Face aux risques d’escalade et d’un enlisement, des voix s’élèvent malgré tout à l’Ouest pour suggérer des négociations entre Moscou et Kyiv.  

« Alors que 2023 approche, nous nous attendons à ce que la situation sur le terrain reste largement statique, sans qu’aucune des deux parties ne perde ou ne gagne », estime une source gouvernementale occidentale, alors que de violents combats continuent d’opposer forces ukrainiennes et russes dans le Donbass, dans l’est de l’Ukraine.

Aux États-Unis, principal pourvoyeur d’aide militaire à Kyiv depuis le début du conflit, de hauts responsables commencent à encourager l’Ukraine à envisager des pourparlers, selon les quotidiens américains Washington Post et Wall Street Journal.

« La victoire militaire n’est probablement pas, au sens propre du terme, réalisable par des moyens militaires », déclarait il y a quelques jours le chef d’état-major américain, le général Mark Milley, estimant qu’il existe « une fenêtre d’opportunité pour la négociation ».

Le président français Emmanuel Macron a rappelé qu’à un moment donné, non encore défini, il sera nécessaire de « faire preuve de responsabilité et de réalisme ».

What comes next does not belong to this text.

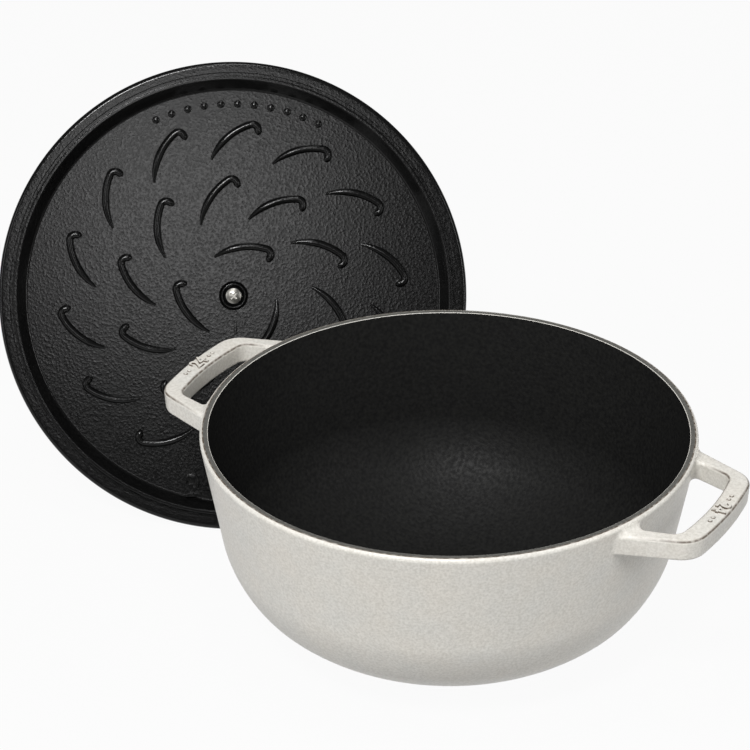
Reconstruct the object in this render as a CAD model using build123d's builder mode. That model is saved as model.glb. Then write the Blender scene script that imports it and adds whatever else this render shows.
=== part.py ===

« Champ de bataille dynamique »

« Il y a trois circonstances dans lesquelles il sera sensé pour les États-Unis de pousser à une négociation » écrivait fin octobre dans Foreign Affairs la chercheuse Emma Ashford du Stimson Center : si les Ukrainiens restent victorieux et veulent libérer la Crimée, ce qui augmenterait trop le risque nucléaire selon elle ; si les Russes reprennent du poil de la bête ; et si les deux parties se retrouvent bloquées.

Dans ces trois cas, « la situation militaire peut permettre de trouver un consensus relatif autour duquel un accord pourrait être bâti », analyse-t-elle.

« Mais aujourd’hui, le champ de bataille est dynamique, les deux camps pensent pouvoir l’emporter. Un accord sera possible uniquement quand la situation sur le terrain deviendra plus claire. D’ici là, un soutien occidental robuste peut aider à rendre crédible le premier scénario », celui d’un ascendant ukrainien.